The absorbent core of these absorbent articles may be constructed of defiberized wood pulp with or without superabsorbent polymer granules. The absorbent core may be formed on a pad-forming unit of a converting machine on a carrier tissue to facilitate processing. Some absorbent core forming units are equipped with layering capability in which a second discrete fluff layer may be laid over a primary fluff-based absorbent layer to form a multi-layer absorbent structure. In these absorbent structures, the primary layer may include loose, superabsorbent polymer granules. It is believed that commercially used superabsorbent polymer granules typically have a coarse size distribution. For example, Atofina reported on its website (www.aquakeep-sap.com) on Oct. 15, 2001, that its AQUAKEEP® superabsorbent polymers may be used in diapers and adult incontinence products and have a particle size distribution of less than 0.5%<45 microns, less than 3%>850 microns; with an average particle size distribution of around 420 microns. Such particle size distribution contains a large amount of particles below 850 microns.
In recent years, market demand for thinner and more comfortable absorbent articles has increased. Ultra-thin feminine napkins are no longer constructed from loose wood pulp, which tends to give a bulky product, but with a roll good-based air-laid absorbent cores in which a roll or coil of preformed absorbent core material is unwound directly onto the absorbent pad-making machine without the defiberization step required for fluff-based products. The roll good-based approach results in a product thinness, which cannot be achieved by loose fluff-based technology. As will be seen later, the present invention can produce thinner absorbent products that have the same absorbance properties as thicker products.
U.S. Pat. No. 5,720,832, entitled “Method of Making a Meltblown Nonwoven Web Containing Absorbent Particles”, describes yet another approach to the field of the present invention. This patent may contact freshly extruded microfibers with particles that may be composed of superabsorbent materials. The particles are electrostatically charged and applied to the fibers while such fibers are still tacky following extrusion. The result of such application appears to be a physical adherence of the powder to the wet fiber. Adherence can include embedding the particles into the fiber surface when an embossing technique is used.
U.S. Pat. No. 5,419,955 involves the use of superabsorbent particles and sheets to improve absorbency and retention properties. This technique forms a suspension of the particles to avoid problems with powder agglomeration and powder loss.
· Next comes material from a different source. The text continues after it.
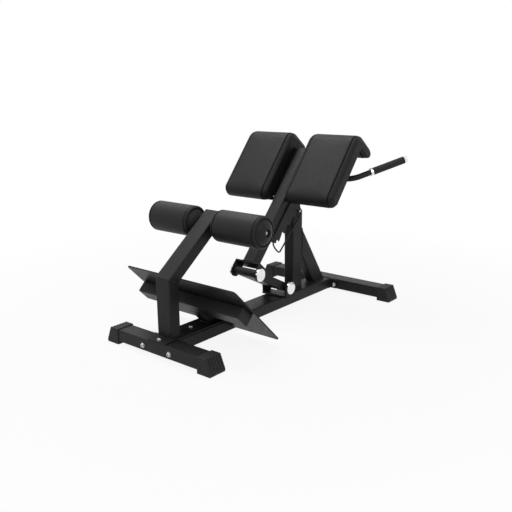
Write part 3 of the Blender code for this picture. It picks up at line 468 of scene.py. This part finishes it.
def skin(rings, caps=True):
    """A bmesh through closed rings; without caps the last ring joins the first."""
    bm = bmesh.new()
    rows = [[bm.verts.new(point) for point in ring] for ring in rings]
    count = len(rows[0])
    pairs = list(zip(rows, rows[1:]))
    if not caps:
        pairs.append((rows[-1], rows[0]))
    for row, following in pairs:
        for i in range(count):
            j = (i + 1) % count
            bm.faces.new((row[i], row[j], following[j], following[i]))
    if caps:
        for row in (rows[0], rows[-1]):
            bm.faces.new(row)
    return bm


def groove(offset, half, depth):
    """Depth of a rounded seam groove at an offset from its middle; it ends two halves out."""
    reach = half * 2
    if abs(offset) >= reach:
        return 0
    return depth * 0.5 * (1 + math.cos(math.pi * offset / reach))


def within(value):
    """The value, kept from 0 to 1."""
    return min(1, max(0, value))


def quarter_turn(steps):
    """The angles of a quarter turn in equal steps, from 0."""
    return [math.pi / 2 * step / steps for step in range(steps + 1)]


def pad_outline():
    """Side view of a pad in (along the face, behind the face)."""
    corners = [
        (-PAD_BELOW, 0, PAD_BOTTOM_RADIUS),
        (PAD_TOP, 0, PAD_TOP_RADIUS),
        (PAD_TOP, PAD_FLAP_REACH, PAD_END_RADIUS),
        (PAD_UNDER_FLAP, PAD_FLAP_REACH, PAD_END_RADIUS),
        (PAD_UNDER_FLAP, PAD_THICK, PAD_INNER_RADIUS),
        (-PAD_BELOW, PAD_THICK, PAD_END_RADIUS),
    ]
    return filled(rounded(corners), PAD_STEP)


def pad_stations(depth):
    """(distance from the middle, inset of the outline, seam depth) from one side to the other."""
    stations = []
    for step in range(PAD_SIDE_STEPS + 1):
        inward = step / PAD_SIDE_STEPS
        bulge = (PAD_SEAM_IN + PAD_SIDE_BULGE) * inward ** PAD_SIDE_FULLNESS
        stations.append((PAD_HALF + PAD_SIDE_BULGE - bulge, PAD_SIDE_INSET * (1 - inward)))
    stations += [(PAD_SEAM - PAD_SEAM_HALF * u, 0) for u in SEAM_STEPS if u > 0]
    stations += [(PAD_SEAM * u, 0) for u in PAD_STATIONS]
    half = [(y, amount, groove(y - PAD_SEAM, PAD_SEAM_HALF, depth)) for y, amount in stations]
    return half + [(0, 0, 0)] + [(-y, amount, sunk) for y, amount, sunk in reversed(half)]


def pad_rings(depth, shrink=0.0):
    """Rings of a pad about its own middle plane, in the row frame's x and z."""
    outline = pad_outline()
    shares = [pad_share(point) for point in outline]
    rings = []
    for y, amount, sunk in pad_stations(depth):
        ring = []
        for point in inset(outline, [amount * share + sunk + shrink for share in shares]):
            along = point.x + pad_corner(point.x, PAD_HALF - abs(y))
            place = PAD_FOOT + PAD_UP * along + PAD_BACK * point.y
            ring.append(Vector((place.x, y * (1 - shrink / PAD_HALF), place.z)))
        rings.append(ring)
    return rings


def pad_share(point):
    """How much of the side panel's rounding a point of the outline takes.

    Behind the pad it falls off from a third of the thickness to the board, under the flap over
    all but its top fifth, and along the flap to its end.
    """
    if point.x < PAD_UNDER_FLAP - PAD_INNER_RADIUS:
        back = (point.y - PAD_THICK / 3) / (PAD_THICK * 2 / 3)
    elif point.y > PAD_THICK * 0.8:
        back = (PAD_TOP - point.x - PAD_FLAP_THICK / 5) / (PAD_FLAP_THICK * 4 / 5)
    else:
        back = 0
    end = (point.y - PAD_FLAP_THICK) / (PAD_FLAP_REACH - PAD_FLAP_THICK)
    end_share = 1 - (1 - PAD_FLAP_SHARE) * within(end)
    return min(end_share, 1 - (1 - PAD_BACK_SHARE) * within(back))


def pad_corner(along, from_side):
    """How far the corners at both ends of a pad draw in, near its side edges."""
    moved = 0
    ends = ((PAD_LOW_CORNER, PAD_BOTTOM_RADIUS - PAD_BELOW - along, PAD_BOTTOM_RADIUS),
            (-PAD_TOP_CORNER, along - PAD_TOP + PAD_FLAP_THICK, PAD_FLAP_THICK))
    for corner, inside, reach in ends:
        near = within(1 - from_side / abs(corner))
        share = within(inside / reach)
        moved += corner * share * (1 - math.sqrt(1 - near * near))
    return moved


def pad_held(place):
    """True where the board behind a pad or one of its two seams holds the cover."""
    along = (place - PAD_FOOT).dot(PAD_UP)
    behind = (place - PAD_FOOT).dot(PAD_BACK)
    on_board = behind > PAD_THICK - VOXEL and along < PAD_UNDER_FLAP - PAD_INNER_RADIUS
    return on_board or abs(abs(place.y) - PAD_SEAM) < HELD_BAND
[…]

The invention of this application avoids the need for tacky, freshly extruded fibers as a starting material in a simple, straightforward manner. Typically such freshly extruded fibers are believed to be sufficiently tacky to function as described in aforementioned U.S. Pat. No. 5,720,832 for less than about one minute following extrusion. Thus, a very narrow processing window exists. Fibers or other materials that have been made and stored over a period of time longer than about one minute prior to coating and powder coating may be utilized in this invention. Also, while the need to use particle-containing suspensions is avoided, the objectives of avoiding powder agglomeration and powder loss are achieved by this invention. Accordingly, the objectives of the prior art are achieved without the accompanying constraints.
Superabsorbent polymeric particles, tablets, and emulsions have been used for the purposes of minimizing the loss of water and nutrients in soils, for erosion control, in combination with irrigation procedures, and for clean up of water and petroleum. However, none of these uses appear to involve adhering superabsorbent powders on a substrate or a substrate having openings extending through the substrate. Solid or fibrous polymeric films, such as sheets or strips, or of any other desired shape or form such as round, cylindrical (including wrapped layered cylinders), or any other shapes, constitute a suitable substrate. The above-described uses appear to merely involve the dispersal of superabsorbent polymeric particles in soil and other growing media. Erosion control is believed to employ dispersed particles and/or perforated sheet-like barriers. Neither of these techniques appears to involve the combination of the invention, i.e., adhered superabsorbent polymeric powder stably coated on a substrate.
The long-standing problem in the art of the control of plant root growth has been addressed by using herbicides placed underground to halt root growth into undesired areas such as curbs, sidewalks, roads, paths, septic fields, etc. An example of such technology may be found at the website of Horticulture Alliance, Inc. at http://www.hortsorb.com/Biobarrier.asp. The present invention solves such problem by a different, highly advantageous method, i.e., the roots are attracted to desired areas and therefore growth is minimized in undesired areas. Such method is positive to the plant and its environment when contrasted with the use of herbicides to kill roots at undesired locations when it is considered that herbicides are not placed and thus cannot remain in the ground.
Prior methods of water or petroleum clean up involve placing particles of superabsorbent polymeric powder or petroleum absorbent powder in the area of the standing water or petroleum spill, permitting absorption of water or petroleum, and then collecting the loose particles. On the other hand, the present invention utilizes an element coated with such particles, which may be removed following contact with the water or petroleum. The above-mentioned collection process is thus avoided.